"The European Union knew that the stakes were high for the credibility of the International Criminal Court and for the European Union's Common Foreign and Security Policy as a whole," said Lotte Leicht, Europe director for Human Rights Watch. "Yet the European Union failed to adopt a firm, unequivocal position in response to Washington's campaign to undermine the court."
At a Monday meeting of European Union foreign ministers, a set of vague benchmarks guiding bilateral agreements that any EU Member State signs with the U.S. government was adopted. The GAC claims the principles will "preserve the integrity of the Rome Statute of the International Criminal Court." Human Rights Watch said that, to the contrary, the GAC "guiding principles" adopted today do not ensure respect for the obligations of States Parties under the Statute.
"The European Union asked the rest of the world to wait while they set 'high threshold benchmarks,'" said Leicht. "But as adopted, these so-called benchmarks are so vague that they make a mockery of the European Union's common position on the ICC. In the process, the European Union has now also violated its own legally binding common position."
Since May the Bush administration has demanded that states sign bilateral agreements to immunize all U.S. citizens from investigation and prosecution by the ICC. In recent consultations with the European Union, the United States demanded total immunity for all American citizens and U.S.-connected personnel. Some governments have publicly stated their intention not to enter such agreements, which they believe contradict the purpose of the ICC. The ICC Treaty requires every State Party to surrender individuals sought by the court and expressly excludes any reservations.
"Now we expect national parliaments in EU countries to carefully scrutinize any agreement their respective governments may negotiate with the United States," Leicht said.
The European Union's adopted "guiding principles" fail to acknowledge the ICC's oversight role where national systems are unwilling to investigate or prosecute. Additionally, while containing a reference to "No Impunity," there is no provision elaborating a legally binding commitment by the United States to hold citizens sought by the ICC to account under U.S. law.

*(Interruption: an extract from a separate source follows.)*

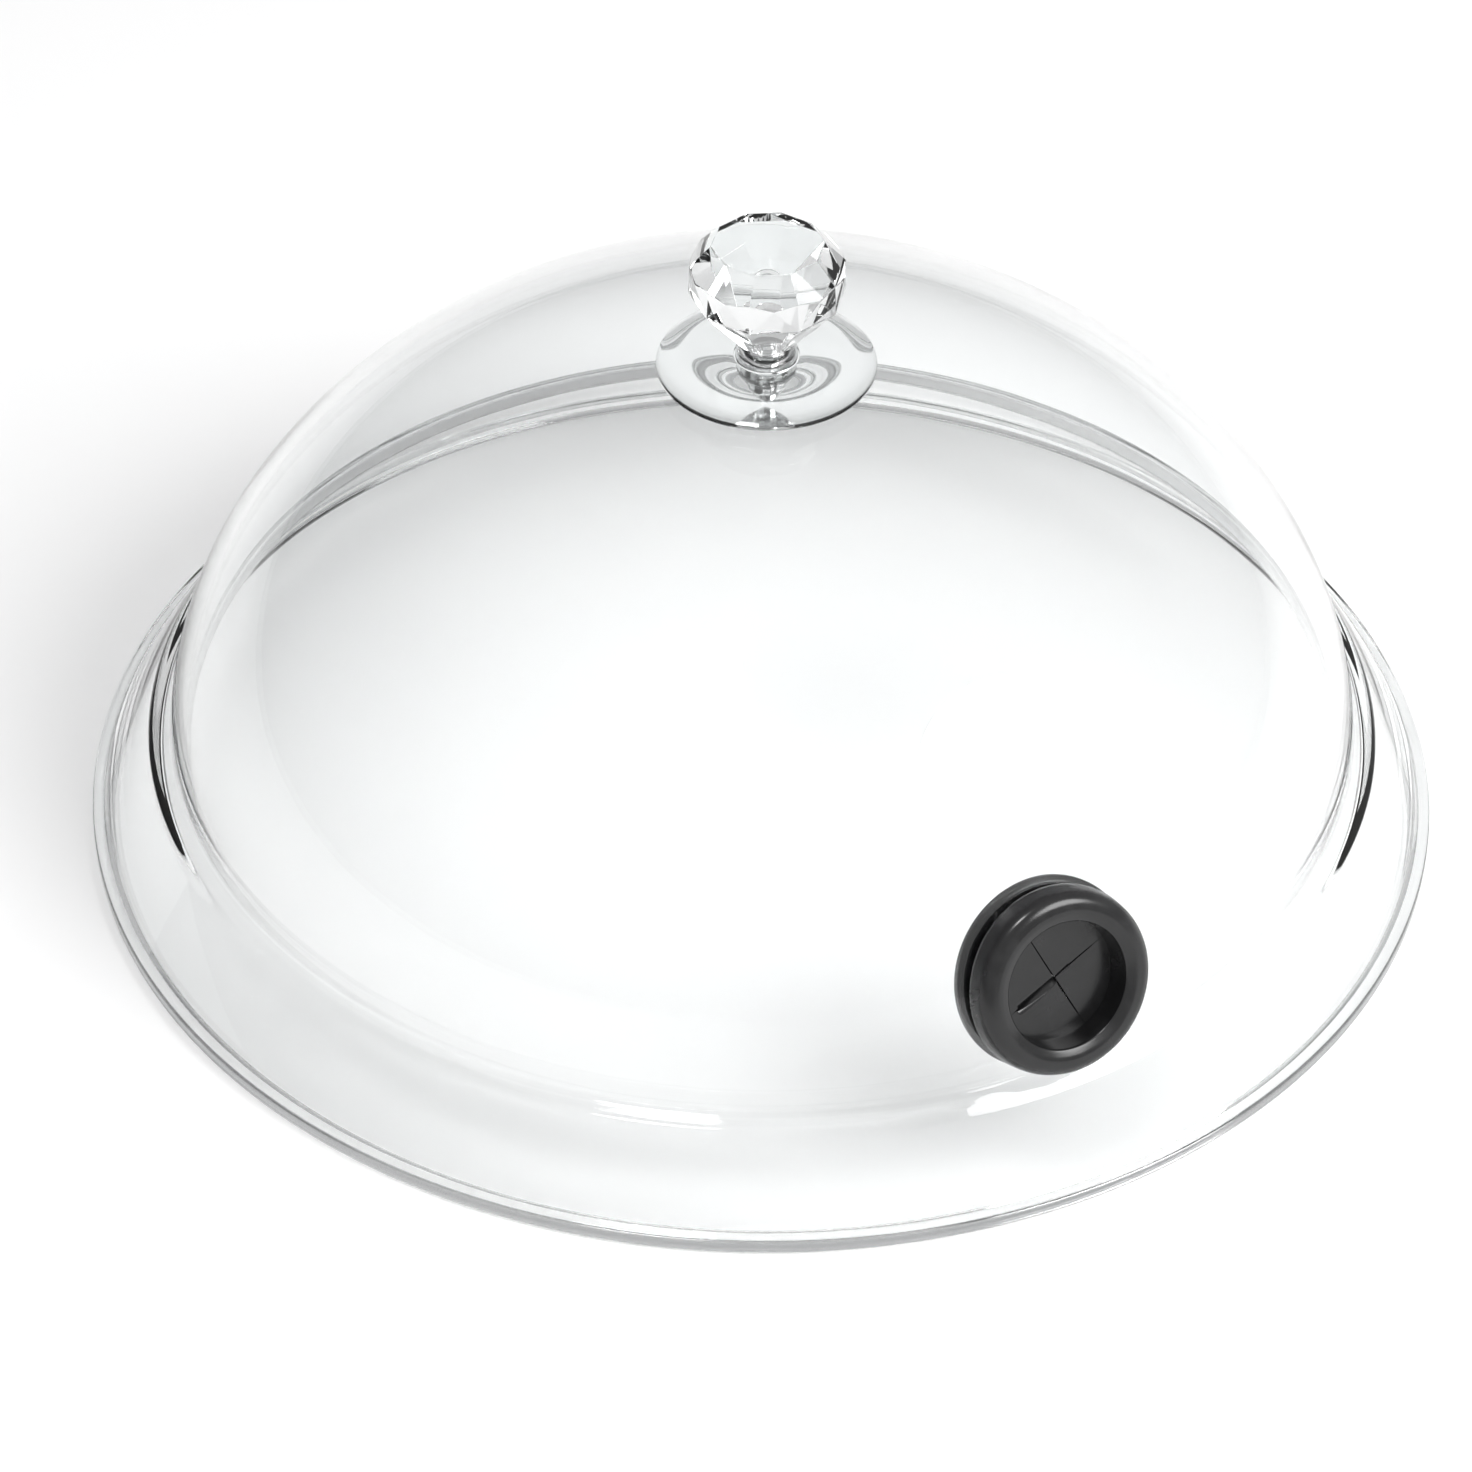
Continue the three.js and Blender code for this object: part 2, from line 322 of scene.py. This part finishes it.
def finish_mesh(piece, sharp_over=35):
    """Points faces outwards, shades them smooth, and keeps edges sharp that turn more than that."""
    work = bmesh.new()
    work.from_mesh(piece.data)
    bmesh.ops.remove_doubles(work, verts=work.verts, dist=0.002 * MM)
    bmesh.ops.recalc_face_normals(work, faces=work.faces)
    limit = math.radians(sharp_over)
    for edge in work.edges:
        edge.smooth = edge.calc_face_angle(0) < limit
    for face in work.faces:
        face.smooth = True
    work.to_mesh(piece.data)
    open_edges = sum(1 for edge in work.edges if not edge.is_manifold)
    work.free()
    print(f"{piece.name}: {len(piece.data.polygons)} faces, {open_edges} open edges")
    return piece


# %% [markdown]
# ## The dome shell
# The real shell is one thick wall of cast or moulded acrylic: a lip that stands on the table, a
# straight flared skirt, a narrow shoulder and the dome. The dome isn't part of a sphere. Its wall
# leaves the shoulder upright and flattens at the top, which a superellipse,
# (r / a)^p + (z / h)^q = 1, follows with two powers. The inner wall is the same curve with a and h
# less by the wall's thickness, so that light bends twice and the edges read as thick.

# %% Dome profile
shell_low, shell_high = (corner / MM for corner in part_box("dome_shell"))
wall = 3.0
dome = {"radius": 111.2, "foot": 19.0, "power_r": 2.06, "power_z": 1.75}
dome["height"] = shell_high.z - dome["foot"]
rim_radius = shell_high.x


def wall_curve(depth, angles):
    """Points (r, z) of the wall's curve, moved in by depth: r = a cos^(2/p) and z = h sin^(2/q)."""
    r = (dome["radius"] - depth) * np.cos(angles) ** (2 / dome["power_r"])
    z = dome["foot"] + (dome["height"] - depth) * np.sin(angles) ** (2 / dome["power_z"])
    return np.stack([r, z], axis=1)


def wall_height(r, depth=0.0):
    """The wall curve's height at a radius."""
    across = (r / (dome["radius"] - depth)) ** dome["power_r"]
    return dome["foot"] + (dome["height"] - depth) * (1 - across) ** (1 / dome["power_z"])


def shell_profile(top_hole=2.5):
    """The whole section, anticlockwise: lip, skirt, shoulder, outer wall, inner wall, inner skirt."""
    angles = np.linspace(0.06, np.pi / 2, 64)
    outer, inner = wall_curve(0, angles), wall_curve(wall, angles)
    outer_rim = rounded(
        [
            [rim_radius - 5.4, 0], [rim_radius, 0], [rim_radius, 3.2], [rim_radius - 2, 3.2],
            [rim_radius - 11.9, 18.1], [dome["radius"], 18.6], outer[0],
        ],
        [0, 0.9, 1.3, 0.5, 2.6, 2.0, 0],
        closed=False,
    )
    inner_rim = rounded(
        [inner[0], [dome["radius"] - wall, 17.0], [rim_radius - 14.1, 14.8], [rim_radius - 4.7, 1.2],
         [rim_radius - 5.4, 0.3]],
        [0, 2.4, 3.0, 0.5, 0],
        closed=False,
    )
    outer = outer[(outer[:, 0] > top_hole) & (outer[:, 1] > outer[0, 1])]
    inner = inner[(inner[:, 0] > top_hole) & (inner[:, 1] > inner[0, 1])]
    hole = [[top_hole, wall_height(top_hole)], [top_hole, wall_height(top_hole, wall)]]
    return np.concatenate([outer_rim, outer, hole, inner[::-1], inner_rim])


profile = shell_profile()
print("dome profile:", len(profile), "points, top at", round(profile[:, 1].max(), 2), "mm")

# %% [markdown]
# ## The port's place
# The four flaps' hinge points and lines come from the frame. The hinges lie in one plane, the middle
# of the membrane, so the mean of their points is its centre, and the cross product of two hinge lines
# is the direction straight out of the port. The port then has its own axes: across, up, and out.

# %% Port axes from the hinges
hinges = {joint["child"]: joint for joint in frame["joints"]}
hinge_points = {body: np.array(joint["pos_m"]) / MM for body, joint in hinges.items()}
membrane_centre = np.mean(list(hinge_points.values()), axis=0)
outward = np.cross(hinges["flap_top"]["axis"], hinges["flap_left"]["axis"])
outward /= np.linalg.norm(outward)
across = np.array([1.0, 0.0, 0.0])
upward = np.cross(outward, across)
membrane_depth = 1.2
port_centre = membrane_centre + membrane_depth * outward
print("port centre in mm:", port_centre.round(2), "outward:", outward.round(3))


def on_port(x, y, t):
    """Points in mm from distances across, up and out of the port."""
    return port_centre + x[..., None] * across + y[..., None] * upward + t[..., None] * outward


def wall_out(x, y):
    """How far out the dome's outer wall lies at (x, y) on the port, by Newton's method.

    The wall is where F = (r / a)^p + (z / h)^q - 1 is zero on the line that runs along the port's
    outward direction. Each step moves by -F / F', with F' from a small difference.
    """
    def misfit(t):
        point = on_port(x, y, t)
        r = np.hypot(point[..., 0], point[..., 1]) / dome["radius"]
        z = np.maximum(point[..., 2] - dome["foot"], 0) / dome["height"]
        return r ** dome["power_r"] + z ** dome["power_z"] - 1

    t = np.zeros(np.broadcast(x, y).shape)
    for _ in range(8):
        slope = (misfit(t + 0.01) - misfit(t - 0.01)) / 0.02
        t = t - misfit(t) / slope
    return t


# %% [markdown]
# ## Making the shell
# The profile is turned about the axis in 256 steps, fine enough that the outline shows no corners.
# The port's hole is then cut with a boolean: a round bar along the port's outward direction, a little
# wider than the rubber's neck. The cut's edges stay under the rubber's two lips.

# %% Dome shell with its port hole
def round_bar(radius, back, front, sides=96):
    """A closed cylinder along the port's outward direction, between two distances in mm."""
    section = np.array([[0, back], [radius, back], [radius, front], [0, front]])
    angle = np.arange(sides) * 2 * np.pi / sides
    r, t = section[:, :1], section[:, 1:]
    grid = on_port(r * np.cos(angle), r * np.sin(angle), t + 0 * angle)
    faces = grid_faces(4, sides, wrap_rows=False, wrap_columns=True)
    return finish_mesh(object_from("cutter", grid.reshape(-1, 3) * MM, faces))


def cut_away(piece, cutter):
    """Cuts one closed mesh out of another and removes the cutter."""
    tool = piece.modifiers.new("cut", "BOOLEAN")
    tool.operation = "DIFFERENCE"
    tool.solver = "EXACT"
    tool.object = cutter
    shaped = bpy.data.meshes.new_from_object(piece.evaluated_get(bpy.context.evaluated_depsgraph_get()))
    piece.modifiers.clear()
    piece.data = shaped
    shaped.name = piece.name
    bpy.data.objects.remove(cutter)
    return piece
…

"Without an express guarantee of ICC oversight of national prosecutions, agreements with the United States would permit impunity," said Leicht. "They would allow the surrender of an ICC suspect to national authorities on the basis of a promise to investigate and prosecute that the ICC would be unable to review. The whole point of the ICC is never to rely on unverified national pledges to bring offenders to justice."
The principles cite the existence of "state and diplomatic immunity under international law," which could temporarily insulate sitting officials from prosecution where they are protected by such diplomatic immunity. At the same time, tracking the treaty's Article 98(2), the GAC principles limit the scope of persons who could be exempted to those actually "sent" to the territory of the ICC State Party by the United States. This would include only personnel sent to an ICC State Party. The principles contain a "sunset clause" that must be read to limit the duration of any agreement signed. The GAC principles also address ratification of any agreements signed and provide an important role for national parliaments to oversee negotiations.
The U.S. government is thoroughly opposed to the ICC. In May it announced an unprecedented diplomatic step - withdrawal of signature. In June and July U.S. officials battled for a Security Council Resolution to exempt any individuals participating in a U.N. peacekeeping operation from the authority of the court.
"Weak bilateral agreements with Washington could open the door to impunity for those accused of war crimes, crimes against humanity and genocide," Leicht said. "We look to every EU Member State to respect their obligations to the court and reject the contracts the American side is pressing."